As far as Sherman goes, most of the information coming out on him has been generated by the Seahawks themselves, who have been busy patting themseleves on the back by claiming to be transparent in their dealings with players and in the media in an attempt to deflect responsibility for the Sherman rumors, which have ramped up again with a report from the Miami Herald that it is going to take "a player and a high draft pick" to pique the Seahawks' interest in moving on from the three-time All Pro corner.

The Seahawks claim that "several teams" have initiated not just fact-finding discussions, but actual trade talks, which makes their claim about transparency look more like a tactic to drum up interest in Sherman throughout the league.
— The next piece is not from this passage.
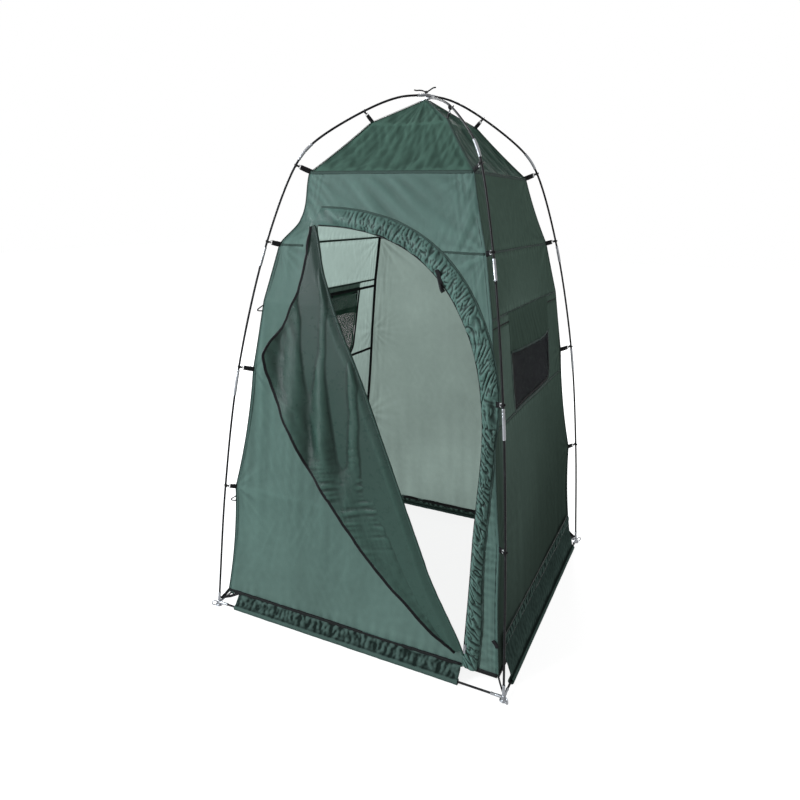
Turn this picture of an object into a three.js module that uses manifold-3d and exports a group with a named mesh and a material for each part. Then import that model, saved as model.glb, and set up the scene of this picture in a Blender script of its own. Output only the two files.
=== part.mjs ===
// A square privacy shelter: two crossed pole arches stand on four base poles, and a fabric cabin
// with a pyramid roof hangs inside them from hooks. The door is a flap that folds along a slanting line.
// Millimetres, +Z up, the door faces -Y, and the origin is on the ground under the crown.

import * as THREE from "three";
import { mergeVertices } from "three/addons/utils/BufferGeometryUtils.js";
import Module from "manifold-3d";

const { Vector2, Vector3 } = THREE;
const wasm = await Module();
wasm.setup();

// ---------------------------------------------------------------- driving dimensions

const BASE_HALF = 650; // half the side of the square through the four feet
const CROWN_Z = 2124; // middle of the upper arch at the crown
const ARCH_STEP = 12.4; // the lower arch passes this far under the upper one
const BASE_POLE_Z = 14; // middle of the base poles

const ROD_R = 4.25;
const FERRULE_R = 5.8;
const ELBOW_R = 5.6;
const GAP = 0.3; // running gap between pieces that touch
const BUTT_GAP = 1.5; // between two rods that meet at a ferrule or an elbow

// The leg poles, as [half side, height] where each hook holds them.
const HOOKS_ON_POLE = [
  [608, 563],
  [550, 1071],
  [456, 1562],
  [371, 1845],
  [180, 2050],
];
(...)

While the Patriots were interested in Sherman initially, there are reasons to believe that they have closed the book on their dealings with the Seahawks.

The Gilmore contract which, when added to what the team would have to absorb to acquire Sherman and the salaries of the rest of the starting defensive backfield, would take up a full one-quarter of the Patriots' salary cap this season, and almost a third of it next season - and that is without Butler in the mix, who would likely be the one headed to Seattle as part of the compensation for a Sherman deal.

That would make them the most expensive secondary in the league by a large margin, but also the most talented, in theory - but it just doesn't make sense when the Patriots could use that cap space on expiring contracts for next season, with names like Solder, White, Lewis, Burkhead, Edelman and Garoppolo up for extensions, as well as having to pick up a fifth-year option on Cooks.

The Patriots Way would not allow for the Sherman thing to happen.  It rubs against everything that the Patriots have stood for, against their philosophies on both sides of the ball and, again, against conventional wisdom.  Let the teams always chasing the Patriots have at him - after all, it's what makes those teams the one's perpetually chasing them in the first place.

The bottom line is, the Patriots' Way is alive and well, despite appearances to the contrary.